We estimated crossing loss by measuring SWG structures with 0, 1, 5, 10, 20, 40 and 80 crossings, where loss per crossing is determined as the slope of a linear fit of these measurements. Structures with varying number of waveguide crossings all have identical wire waveguide length, which eliminated the wire propagation loss from the loss-per-crossing measurement. Wire waveguide propagation loss was −3.1 dB/cm for TE and −3.2 dB/cm for TM polarizations for λ = 1.55 μm, as measured on independent waveguide loss test structures. Figure 5 shows loss for SWG crossings (Λf = 400 nm and Λf = 300 nm) compared to direct wire waveguide crossings. For direct wire crossings, loss is −0.975 dB/crossing for TE and −0.763 dB/crossing for TM polarization. Using a SWG crossing with Λf = 400 nm, TE loss is reduced to −0.070 dB/crossing and TM loss to −0.067 dB/crossing, indicating a PDL of < 0.005 dB. Optimal performance was achieved for a SWG with Λf = 300 nm, where TE loss is −0.023 dB/crossing and TM loss is −0.037 dB/crossing (PDL < 0.02 dB). This is a 30 times loss reduction compared to direct wire crossing. An obvious improvement compared to FDTD simulation predictions can be attributed to using longer tapers (50 µm instead of 3 µm) and the constrained layout size and resolution of the FDTD simulations.

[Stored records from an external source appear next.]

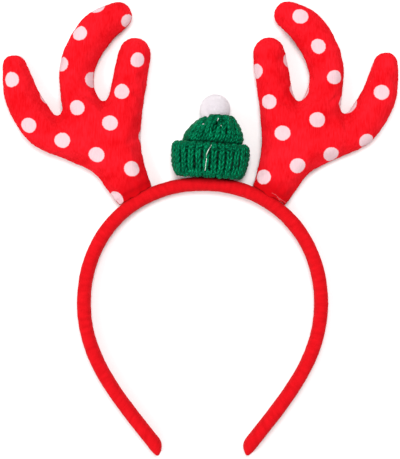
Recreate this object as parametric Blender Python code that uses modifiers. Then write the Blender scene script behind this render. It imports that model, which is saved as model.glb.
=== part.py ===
"""Reindeer antler headband with a small knitted beanie, lying on its back.

Metres, +Z up. +X runs along the width, +Y from the tips of the band to the antlers.
The front of the headband faces up, and its back rests on z = 0.
The origin is the middle of the whole footprint.
"""
import math

import bmesh
import bpy
import numpy as np
from mathutils import Vector

MM = 0.001

# Headband: a padded horseshoe with a rounded section
BAND_INSIDE_WIDTH = 125 * MM
BAND_THICKNESS = 7.9 * MM
BAND_DEPTH = 12 * MM
BAND_SHOULDER = 66.6 * MM
BAND_LEG = 84 * MM
BAND_TIP_OFFSET = 22.9 * MM
BAND_TIP_ANGLE = math.radians(37.5)
BAND_TIP_LENGTH = 7.3 * MM

# Antlers: stuffed plush, sewn from a front and a back at mid depth of the band
ANTLER_HEIGHT = 109 * MM
ANTLER_SPREAD = 75 * MM
TINE_WIDTH = 20.2 * MM
ANTLER_FRONT = 9.6 * MM
ANTLER_BACK = 7.6 * MM
ANTLER_LEAN = math.radians(30.9)

# Beanie: a knitted cup, its turned-up cuff and its pompom
BEANIE_LEAN = math.radians(3.6)
BEANIE_MIDDLE = 8 * MM
CROWN_WIDTH = 34.2 * MM
CROWN_HEIGHT = 34.9 * MM
CROWN_FRONT = 10.5 * MM
CROWN_BACK = 4.6 * MM
KNIT_WALL = 3 * MM
CUFF_WIDTH = 44.7 * MM
CUFF_HEIGHT = 18.8 * MM
CUFF_FRONT = 14 * MM
CUFF_BACK = 8 * MM
RIB_COUNT = 46
RIB_DEPTH = 0.6 * MM
GATHER_COUNT = 11
GATHER_DEPTH = 1.3 * MM
POMPOM_RADIUS = 8.7 * MM
POMPOM_RISE = 37.5 * MM
POMPOM_SIDESTEP = -0.5 * MM

# What keeps two pieces apart where they touch
SEAT_GAP = 0.3 * MM
CUFF_GAP = 0.4 * MM

# How finely the faceted solids follow the curves
BAND_STATIONS = 28
BAND_SIDES = 16
LIMB_SIDES = 20
FELT_CELL = 1.8 * MM
ANTLER_FACES = 1750
CUT_WELD = 0.03 * MM

# Shares of the handle lengths that bend the band's two curves
CROWN_CURVE_HANDLES = (0.59, 0.575)
LEG_CURVE_HANDLES = (0.40, 0.425)

# Tip of the band, columns: distance from the end / tip length, thickness / band thickness,
# outward shift / half thickness, depth / band depth
BAND_TIP_ROWS = (
    (1.00, 1.00, 0.00, 1.00),
    (0.69, 0.96, 0.03, 0.98),
    (0.37, 0.77, 0.16, 0.90),
    (0.09, 0.37, 0.42, 0.72),
    (0.00, 0.18, 0.60, 0.50),
)

# Antler limbs from root to tip, columns: outward / spread, up / height, width / tine width,
# front / antler front, back / antler back
ANTLER_LIMBS = {
    "outer": (
        (-0.034, -0.040, 1.08, 0.58, 0.72),
        (0.056, 0.046, 1.14, 0.74, 0.86),
        (0.212, 0.188, 1.16, 0.98, 1.00),
        (0.455, 0.270, 1.14, 0.96, 0.97),
        (0.682, 0.338, 1.11, 0.93, 0.95),
        (0.826, 0.474, 1.05, 0.90, 0.92),
        (0.875, 0.576, 0.93, 0.84, 0.89),
        (0.902, 0.658, 0.76, 0.72, 0.84),
    ),
    "beam": (
        (-0.034, -0.040, 1.08, 0.58, 0.72),
        (0.052, 0.072, 1.20, 0.80, 0.88),
        (0.157, 0.196, 1.36, 1.00, 1.00),
        (0.284, 0.338, 1.34, 1.02, 1.00),
        (0.400, 0.460, 1.10, 0.97, 0.98),
        (0.437, 0.567, 1.00, 0.92, 0.95),
        (0.431, 0.660, 1.04, 0.92, 0.94),
        (0.372, 0.760, 1.07, 0.91, 0.93),
        (0.264, 0.861, 1.05, 0.87, 0.90),
        (0.128, 0.922, 0.86, 0.74, 0.84),
    ),
    "inner": (
        (-0.034, -0.040, 1.08, 0.58, 0.72),
        (0.036, 0.062, 1.13, 0.78, 0.87),
        (0.092, 0.196, 1.15, 0.96, 0.98),
        (0.104, 0.309, 1.14, 0.98, 0.99),
        (0.083, 0.433, 1.08, 0.95, 0.97),
        (0.055, 0.536, 1.03, 0.92, 0.94),
        (0.030, 0.629, 1.02, 0.90, 0.92),
        (0.003, 0.729, 0.97, 0.86, 0.88),
    ),
}

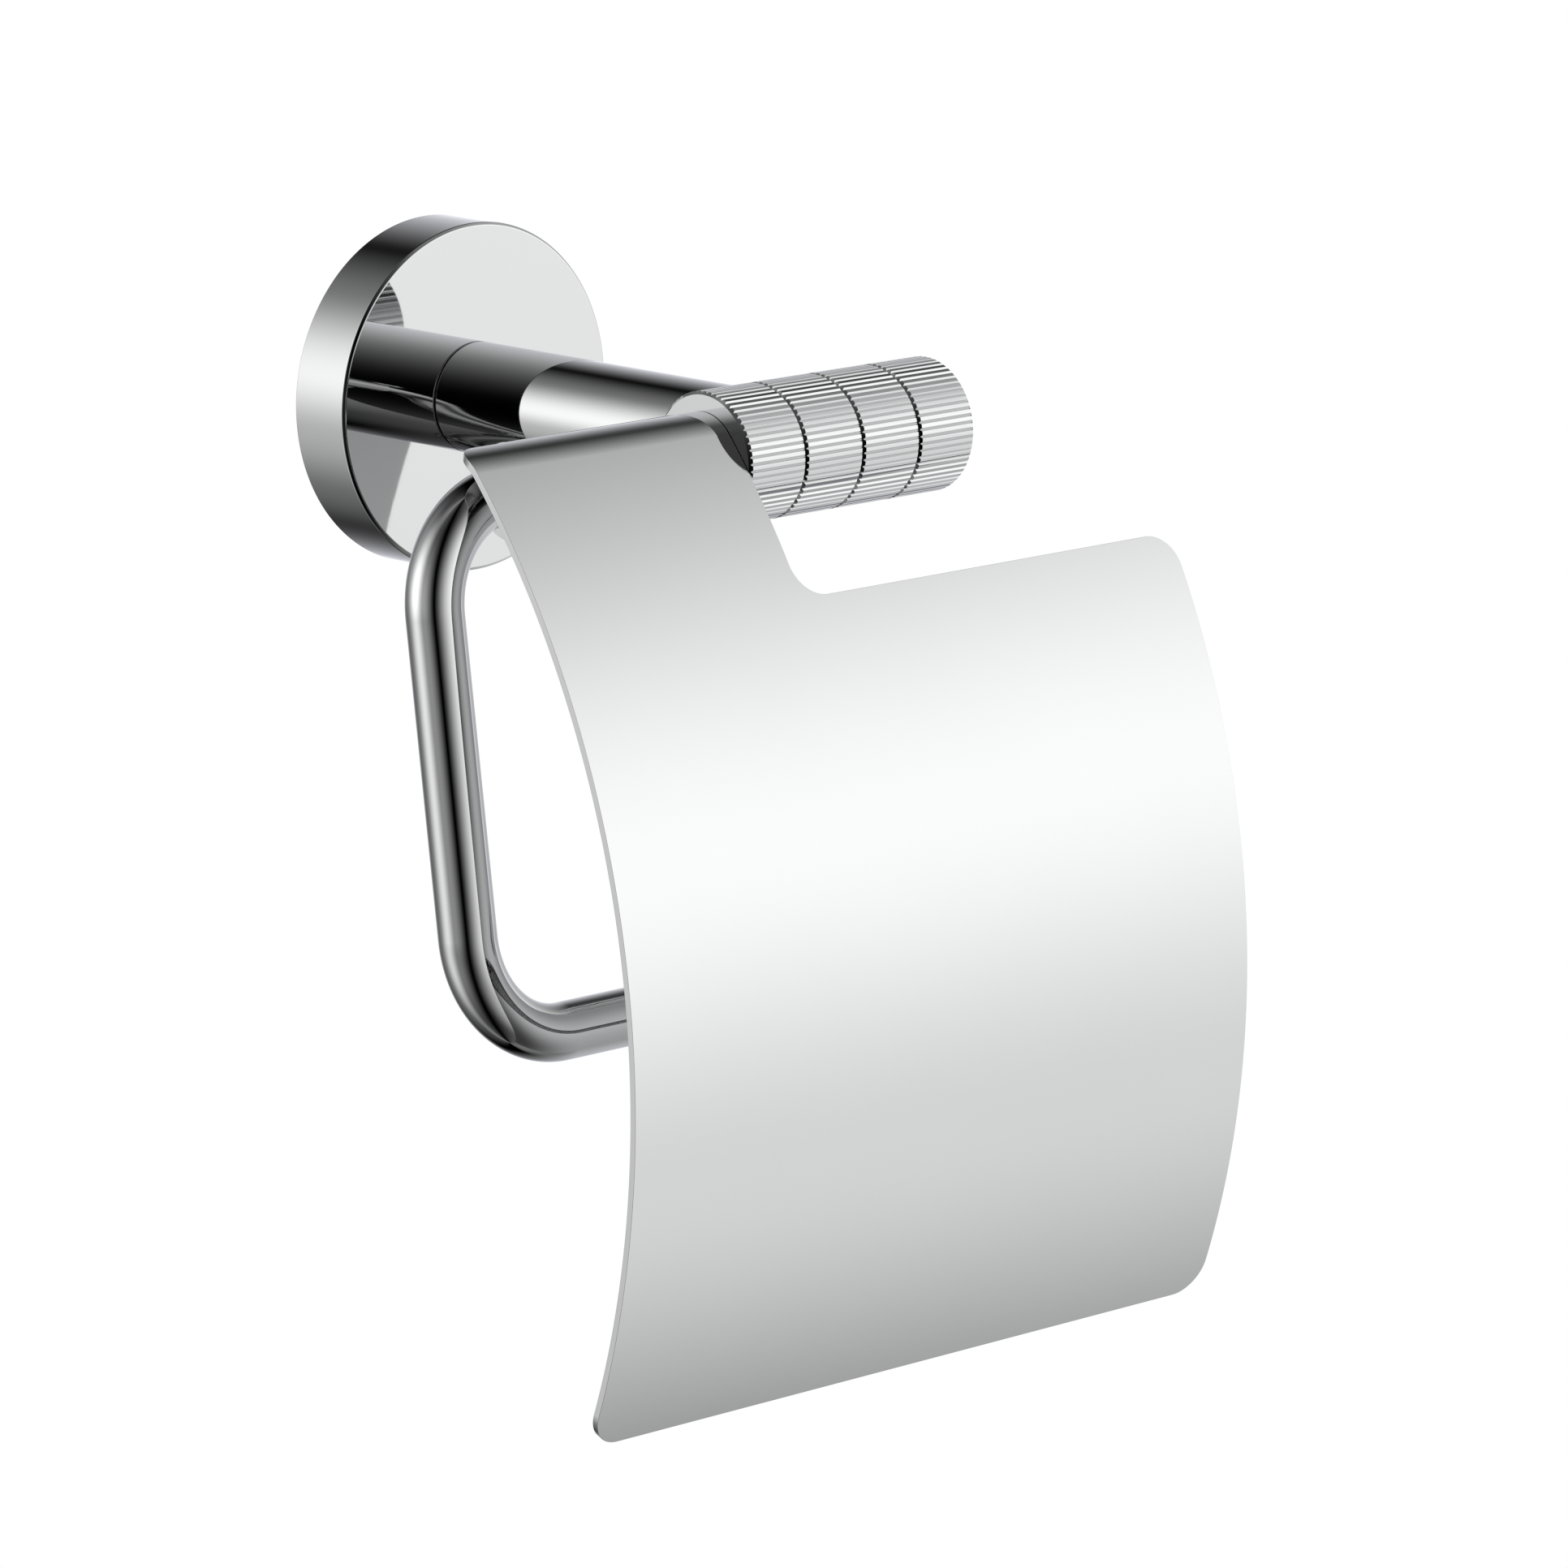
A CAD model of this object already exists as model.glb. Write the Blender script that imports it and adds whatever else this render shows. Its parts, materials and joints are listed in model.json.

The PDL at zero SWG crossings (TE = −6.9 dB, TM = −9.7 dB) compared to zero wire crossing (TE = −5 dB, TM = −7 dB) is attributed to the PDL of the fibre-chip coupler and the wire waveguide itself. The increased PDL for zero SWG crossings (0.8 dB) in Fig. 4(d) is the result of the PDL of the two extra SWG tapers used. We estimated SWG taper loss by measuring structures with 20, 40 and 60 concatenated 50 μm long SWG tapers with bridging segments (as in Fig. 3) using the ASE source, where the taper loss is the slope of a linear fit of these measurements. The SWG taper had a measured TE loss of −0.296 dB and TM loss of −0.485 dB as shown in Fig. 6 .
Using a tunable external cavity semiconductor laser, the loss was measured for 10, 20, 40 and 80 crossings. Loss per crossing was estimated as the slope of the linear fit to these measurements for λ = 1520 nm – 1580 nm. Figure 7 shows the measured wavelength dependence of loss per crossing. The TE loss is −0.025 dB/crossing and TM loss is −0.045 dB/crossing at λ = 1545 nm, in accordance with the ASE measurements (ASE center wavelength of 1545 nm). Some ripple (~0.06 dB) in the TM loss per crossing is due to the increased TM reflection of the SWG couplers, which also results in an increased taper loss for TM polarization (Fig. 6), yielding a Fabry-Pérot cavity effect. The measured loss variation with wavelength is minimal, i.e. below 0.02 dB for TE and 0.06 dB for TM polarizations, in a wavelength range of 1520 nm – 1580 nm.
Crosstalk was estimated by coupling the light into a waveguide with a single SWG crossing and measuring the power from the output aperture of the intersecting waveguide. Crosstalk for both SWG crossings (Λf = 400 nm and Λf = 300 nm) was better than −40 dB, which is approximately a 25 dB improvement compared to crosstalk measured for direct crossings of Si wire waveguides. Indeed, with narrower taper widths the mode delocalizes further and the crosstalk is expected to improve, as predicted by FDTD simulations in Fig. 1(b). However, there is a limit to expanding the mode size beyond the BOX thickness, which is 2 μm in our SOI wafers, since this would result in a loss penalty due to light leakage to the substrate.
In terms of fabrication tolerances, the subwavelength nature of our structures results in a spatial refractive index averaging, such that the effects of fabrication imperfections are expected to be alleviated compared to resonant photonic structures such as photonic crystals. As we pointed out in the previous section, from the SEM images it was determined that a fabrication bias of 50 nm was present, yielding a deviations of 17% and 33% compared to designed values of segment width and length respectively. Notwithstanding this fabrication error, the structure still performs remarkably well, both in terms of crosstalk and loss (Fig. 5).
We have reported on a new waveguide crossing principle based on subwavelength grating waveguides, including the simulation, design and experimental demonstration. The measured loss of the fabricated structures is as low as −0.023 dB/crossing, polarization dependent loss is minimal (0.02 dB) and crosstalk is <-40 dB. An important advantage of our SWG structures is that they can be fabricated with a single etch step. Subwavelength grating crossings have the potential to facilitate massive interconnectivity and minimize the device footprint for future complex planar waveguide circuits.